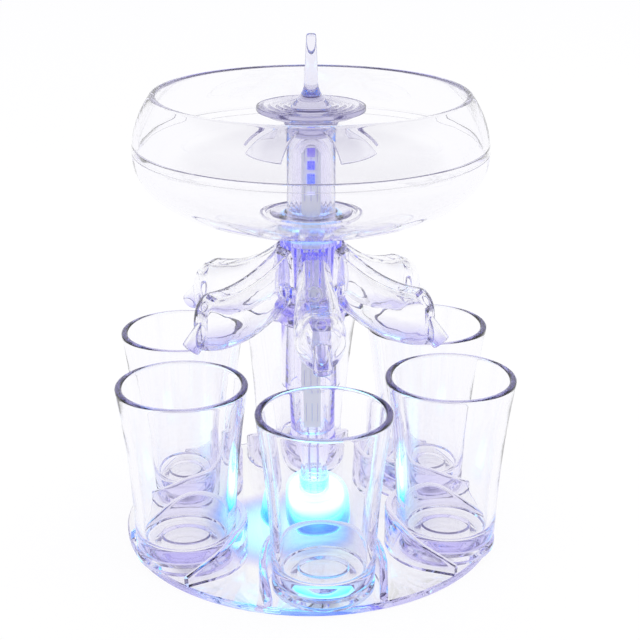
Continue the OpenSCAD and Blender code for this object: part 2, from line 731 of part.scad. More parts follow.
// Flared glass with a thick bottom: rings on its inner floor and a groove round its foot
module shot_glass(i) {
    low = foot_groove_z + 2;
    high = glass_h - 0.8;
    corner_h = glass_bottom_t + floor_corner;
    outer = [for (k = [0:GLASS_STEPS]) let (h = low + (high - low) * k / GLASS_STEPS)
        [glass_out(h), h]];
    inner = [for (k = [GLASS_STEPS:-1:0]) let (h = corner_h + (high - corner_h) * k / GLASS_STEPS)
        [glass_in(h), h]];
    corner_r = glass_in(corner_h) - floor_corner;
    color(LILAC) at_glass(i) translate([ring_r, 0, plate_t]) rotate_extrude()
        polygon(concat(
            [[0, foot_hollow_h], [foot_hollow_r - 3, foot_hollow_h], [foot_hollow_r, 0],
                [glass_foot_r - 1.2, 0], [glass_foot_r - 0.3, 0.9],
                [glass_foot_r, foot_groove_z - 1], [glass_foot_r - foot_groove, foot_groove_z],
                [glass_foot_r - foot_groove, foot_groove_z + 0.8]],
            outer,
            [[glass_rim_r - 0.5, glass_h], [glass_rim_r - glass_rim_wall + 0.5, glass_h]],
            inner,
            arc(corner_r, corner_h, floor_corner, 0, -90, 5),
            [[9.6, glass_bottom_t], [9, glass_bottom_t + 0.7], [0, glass_bottom_t + 0.7]]));
}

// ---- what is shown --------------------------------------------------------------

base_tray();
light_dome();
light_diffuser();
puck_case();
battery_cover();
cover_screws();
button_cells();
cover_contact();
board_contacts();
led_board();
base_leds();
switch_body();
switch_button();
column_post();
light_tube();
stick_board();
stick_leds();
stick_wires();
column_sleeve();
hub();
chimney();
spout(0);  // spout_1
spout(1);  // spout_2
spout(2);  // spout_3
spout(3);  // spout_4
spout(4);  // spout_5
spout(5);  // spout_6
spout_lid(0);  // spout_lid_1
spout_lid(1);  // spout_lid_2
spout_lid(2);  // spout_lid_3
spout_lid(3);  // spout_lid_4
spout_lid(4);  // spout_lid_5
spout_lid(5);  // spout_lid_6
bowl_gasket();
bowl_lower();
bowl_ring();
valve_seal();
valve_sleeve();
splash_guard();
stopper_cap();
shot_glass(0);  // glass_1
shot_glass(1);  // glass_2
shot_glass(2);  // glass_3
shot_glass(3);  // glass_4
shot_glass(4);  // glass_5
shot_glass(5);  // glass_6
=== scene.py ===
# %% [markdown]
# # A party shot dispenser in clear plastic
# The object is a bowl on a lit column, with six petal spouts over six shot glasses. Nearly all of it
# is clear plastic, so what the eye reads is not colour but edges: the bend of light in each wall.
# That asks for closed walls of real thickness, for smooth meshes, and for surroundings that are
# bright below and dim above. The construction is fixed: it is loaded here as a frame, and every
# piece of this script takes its place and size from that frame.

# %% Load the fixed frame
import math

import bmesh
import bpy
from mathutils import Euler, Matrix, Vector

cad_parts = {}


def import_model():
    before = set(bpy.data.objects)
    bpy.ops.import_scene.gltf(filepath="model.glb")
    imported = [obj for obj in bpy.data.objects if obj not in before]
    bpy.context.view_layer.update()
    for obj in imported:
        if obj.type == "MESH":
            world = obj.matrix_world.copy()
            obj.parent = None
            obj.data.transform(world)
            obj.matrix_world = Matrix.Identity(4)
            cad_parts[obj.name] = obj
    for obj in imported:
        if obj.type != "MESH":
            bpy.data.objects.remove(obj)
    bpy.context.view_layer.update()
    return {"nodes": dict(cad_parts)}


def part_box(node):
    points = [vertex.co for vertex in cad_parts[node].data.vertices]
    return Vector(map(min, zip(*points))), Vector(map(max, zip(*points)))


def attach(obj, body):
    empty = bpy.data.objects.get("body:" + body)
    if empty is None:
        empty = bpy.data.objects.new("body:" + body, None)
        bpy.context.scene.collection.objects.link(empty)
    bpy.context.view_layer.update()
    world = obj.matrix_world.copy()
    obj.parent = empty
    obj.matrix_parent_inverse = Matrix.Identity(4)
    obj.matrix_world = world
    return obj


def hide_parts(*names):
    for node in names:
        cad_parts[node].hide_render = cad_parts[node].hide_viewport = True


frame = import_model()

# %% [markdown]
# ## Sizes
# The pieces are drawn in millimetres, as a maker would draw them, and become metres when a mesh is
# made. Whatever the frame already knows is read from it, so that a piece always lies on the
# construction. What is left are wall thicknesses and roundings.

# %% Sizes read from the frame
MM = 0.001
GLASSES = 6


def low(node):
    """Lowest corner of a node, in millimetres."""
    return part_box(node)[0] / MM


def high(node):
    """Highest corner of a node, in millimetres."""
    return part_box(node)[1] / MM


def middle(node):
    return (low(node) + high(node)) / 2


def numbered(name):
    """The names of the six pieces of a kind."""
    return ["%s_%d" % (name, i + 1) for i in range(GLASSES)]


first_glass = middle("glass_1")
ring_r = first_glass.xy.length
first_turn = math.atan2(first_glass.y, first_glass.x)
turns = [first_turn + math.tau * i / GLASSES for i in range(GLASSES)]
plate_r = high("base_tray").x
plate_t = low("glass_1").z
rim_z = high("glass_1").z
hub_z = high("column_sleeve").z
hub_top_z = high("hub").z
bowl_z = high("bowl_gasket").z
seat_z = low("valve_seal").z
belly_z = low("bowl_ring").z
bowl_rim_z = high("bowl_ring").z
bowl_r = high("bowl_ring").x
print("ring %.1f, plate %.1f, glass rims at %.1f, bowl %.1f" % (ring_r, plate_r, rim_z, bowl_r))

# %% [markdown]
# ## Writing node trees
# Shaders and Geometry Nodes are both trees of nodes. Two small classes let a tree be written as
# plain expressions: a Value wraps a socket, and adding or multiplying it adds a Math node. Every
# other node comes from one method that takes its type, its settings and what its sockets hold.

# %% Graph and Value
class Value:
    """An output socket. Arithmetic on it adds Math nodes to its tree."""

    def __init__(self, graph, socket):
        self.graph = graph
        self.socket = socket

    def math(self, operation, *operands):
        inputs = dict(enumerate(operands))
        return self.graph.add("ShaderNodeMath", {"operation": operation}, inputs)

    def __add__(self, other):
        return self.math("ADD", self, other)

    __radd__ = __add__

    def __sub__(self, other):
        return self.math("SUBTRACT", self, other)

    def __rsub__(self, other):
        return self.math("SUBTRACT", other, self)

    def __mul__(self, other):
        return self.math("MULTIPLY", self, other)

    __rmul__ = __mul__

    def __truediv__(self, other):
        return self.math("DIVIDE", self, other)

    def __rtruediv__(self, other):
        return self.math("DIVIDE", other, self)

    def at_least(self, limit):
        return self.math("MAXIMUM", self, limit)

    def at_most(self, limit):
        return self.math("MINIMUM", self, limit)

    def floor(self):
        return self.math("FLOOR", self)

    def cos(self):
        return self.math("COSINE", self)

    def sin(self):
        return self.math("SINE", self)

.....

▶ What needs to be done
Copy out the data shown above without altering anything.

▶ Written response
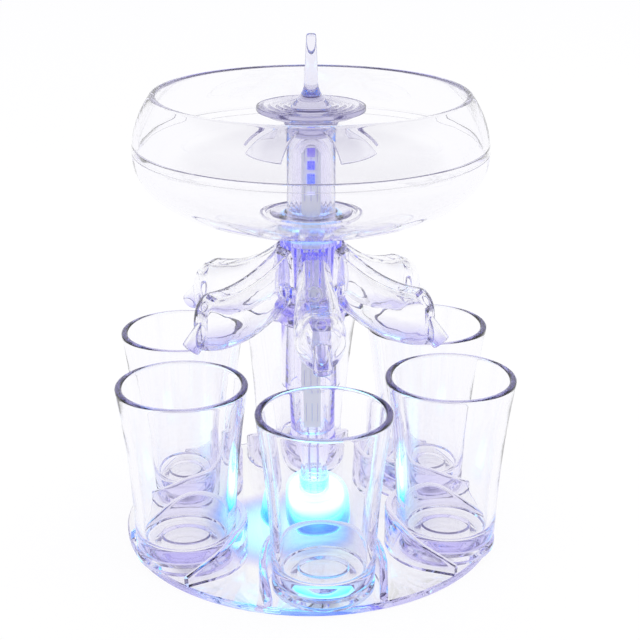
Continue the OpenSCAD and Blender code for this object: part 2, from line 731 of part.scad. More parts follow.
// Flared glass with a thick bottom: rings on its inner floor and a groove round its foot
module shot_glass(i) {
    low = foot_groove_z + 2;
    high = glass_h - 0.8;
    corner_h = glass_bottom_t + floor_corner;
    outer = [for (k = [0:GLASS_STEPS]) let (h = low + (high - low) * k / GLASS_STEPS)
        [glass_out(h), h]];
    inner = [for (k = [GLASS_STEPS:-1:0]) let (h = corner_h + (high - corner_h) * k / GLASS_STEPS)
        [glass_in(h), h]];
    corner_r = glass_in(corner_h) - floor_corner;
    color(LILAC) at_glass(i) translate([ring_r, 0, plate_t]) rotate_extrude()
        polygon(concat(
            [[0, foot_hollow_h], [foot_hollow_r - 3, foot_hollow_h], [foot_hollow_r, 0],
                [glass_foot_r - 1.2, 0], [glass_foot_r - 0.3, 0.9],
                [glass_foot_r, foot_groove_z - 1], [glass_foot_r - foot_groove, foot_groove_z],
                [glass_foot_r - foot_groove, foot_groove_z + 0.8]],
            outer,
            [[glass_rim_r - 0.5, glass_h], [glass_rim_r - glass_rim_wall + 0.5, glass_h]],
            inner,
            arc(corner_r, corner_h, floor_corner, 0, -90, 5),
            [[9.6, glass_bottom_t], [9, glass_bottom_t + 0.7], [0, glass_bottom_t + 0.7]]));
}

// ---- what is shown --------------------------------------------------------------

base_tray();
light_dome();
light_diffuser();
puck_case();
battery_cover();
cover_screws();
button_cells();
cover_contact();
board_contacts();
led_board();
base_leds();
switch_body();
switch_button();
column_post();
light_tube();
stick_board();
stick_leds();
stick_wires();
column_sleeve();
hub();
chimney();
spout(0);  // spout_1
spout(1);  // spout_2
spout(2);  // spout_3
spout(3);  // spout_4
spout(4);  // spout_5
spout(5);  // spout_6
spout_lid(0);  // spout_lid_1
spout_lid(1);  // spout_lid_2
spout_lid(2);  // spout_lid_3
spout_lid(3);  // spout_lid_4
spout_lid(4);  // spout_lid_5
spout_lid(5);  // spout_lid_6
bowl_gasket();
bowl_lower();
bowl_ring();
valve_seal();
valve_sleeve();
splash_guard();
stopper_cap();
shot_glass(0);  // glass_1
shot_glass(1);  // glass_2
shot_glass(2);  // glass_3
shot_glass(3);  // glass_4
shot_glass(4);  // glass_5
shot_glass(5);  // glass_6
=== scene.py ===
# %% [markdown]
# # A party shot dispenser in clear plastic
# The object is a bowl on a lit column, with six petal spouts over six shot glasses. Nearly all of it
# is clear plastic, so what the eye reads is not colour but edges: the bend of light in each wall.
# That asks for closed walls of real thickness, for smooth meshes, and for surroundings that are
# bright below and dim above. The construction is fixed: it is loaded here as a frame, and every
# piece of this script takes its place and size from that frame.

# %% Load the fixed frame
import math

import bmesh
import bpy
from mathutils import Euler, Matrix, Vector

cad_parts = {}


def import_model():
    before = set(bpy.data.objects)
    bpy.ops.import_scene.gltf(filepath="model.glb")
    imported = [obj for obj in bpy.data.objects if obj not in before]
    bpy.context.view_layer.update()
    for obj in imported:
        if obj.type == "MESH":
            world = obj.matrix_world.copy()
            obj.parent = None
            obj.data.transform(world)
            obj.matrix_world = Matrix.Identity(4)
            cad_parts[obj.name] = obj
    for obj in imported:
        if obj.type != "MESH":
            bpy.data.objects.remove(obj)
    bpy.context.view_layer.update()
    return {"nodes": dict(cad_parts)}


def part_box(node):
    points = [vertex.co for vertex in cad_parts[node].data.vertices]
    return Vector(map(min, zip(*points))), Vector(map(max, zip(*points)))


def attach(obj, body):
    empty = bpy.data.objects.get("body:" + body)
    if empty is None:
        empty = bpy.data.objects.new("body:" + body, None)
        bpy.context.scene.collection.objects.link(empty)
    bpy.context.view_layer.update()
    world = obj.matrix_world.copy()
    obj.parent = empty
    obj.matrix_parent_inverse = Matrix.Identity(4)
    obj.matrix_world = world
    return obj


def hide_parts(*names):
    for node in names:
        cad_parts[node].hide_render = cad_parts[node].hide_viewport = True


frame = import_model()

# %% [markdown]
# ## Sizes
# The pieces are drawn in millimetres, as a maker would draw them, and become metres when a mesh is
# made. Whatever the frame already knows is read from it, so that a piece always lies on the
# construction. What is left are wall thicknesses and roundings.

# %% Sizes read from the frame
MM = 0.001
GLASSES = 6


def low(node):
    """Lowest corner of a node, in millimetres."""
    return part_box(node)[0] / MM


def high(node):
    """Highest corner of a node, in millimetres."""
    return part_box(node)[1] / MM


def middle(node):
    return (low(node) + high(node)) / 2


def numbered(name):
    """The names of the six pieces of a kind."""
    return ["%s_%d" % (name, i + 1) for i in range(GLASSES)]


first_glass = middle("glass_1")
ring_r = first_glass.xy.length
first_turn = math.atan2(first_glass.y, first_glass.x)
turns = [first_turn + math.tau * i / GLASSES for i in range(GLASSES)]
plate_r = high("base_tray").x
plate_t = low("glass_1").z
rim_z = high("glass_1").z
hub_z = high("column_sleeve").z
hub_top_z = high("hub").z
bowl_z = high("bowl_gasket").z
seat_z = low("valve_seal").z
belly_z = low("bowl_ring").z
bowl_rim_z = high("bowl_ring").z
bowl_r = high("bowl_ring").x
print("ring %.1f, plate %.1f, glass rims at %.1f, bowl %.1f" % (ring_r, plate_r, rim_z, bowl_r))

# %% [markdown]
# ## Writing node trees
# Shaders and Geometry Nodes are both trees of nodes. Two small classes let a tree be written as
# plain expressions: a Value wraps a socket, and adding or multiplying it adds a Math node. Every
# other node comes from one method that takes its type, its settings and what its sockets hold.

# %% Graph and Value
class Value:
    """An output socket. Arithmetic on it adds Math nodes to its tree."""

    def __init__(self, graph, socket):
        self.graph = graph
        self.socket = socket

    def math(self, operation, *operands):
        inputs = dict(enumerate(operands))
        return self.graph.add("ShaderNodeMath", {"operation": operation}, inputs)

    def __add__(self, other):
        return self.math("ADD", self, other)

    __radd__ = __add__

    def __sub__(self, other):
        return self.math("SUBTRACT", self, other)

    def __rsub__(self, other):
        return self.math("SUBTRACT", other, self)

    def __mul__(self, other):
        return self.math("MULTIPLY", self, other)

    __rmul__ = __mul__

    def __truediv__(self, other):
        return self.math("DIVIDE", self, other)

    def __rtruediv__(self, other):
        return self.math("DIVIDE", other, self)

    def at_least(self, limit):
        return self.math("MAXIMUM", self, limit)

    def at_most(self, limit):
        return self.math("MINIMUM", self, limit)

    def floor(self):
        return self.math("FLOOR", self)

    def cos(self):
        return self.math("COSINE", self)

    def sin(self):
        return self.math("SINE", self)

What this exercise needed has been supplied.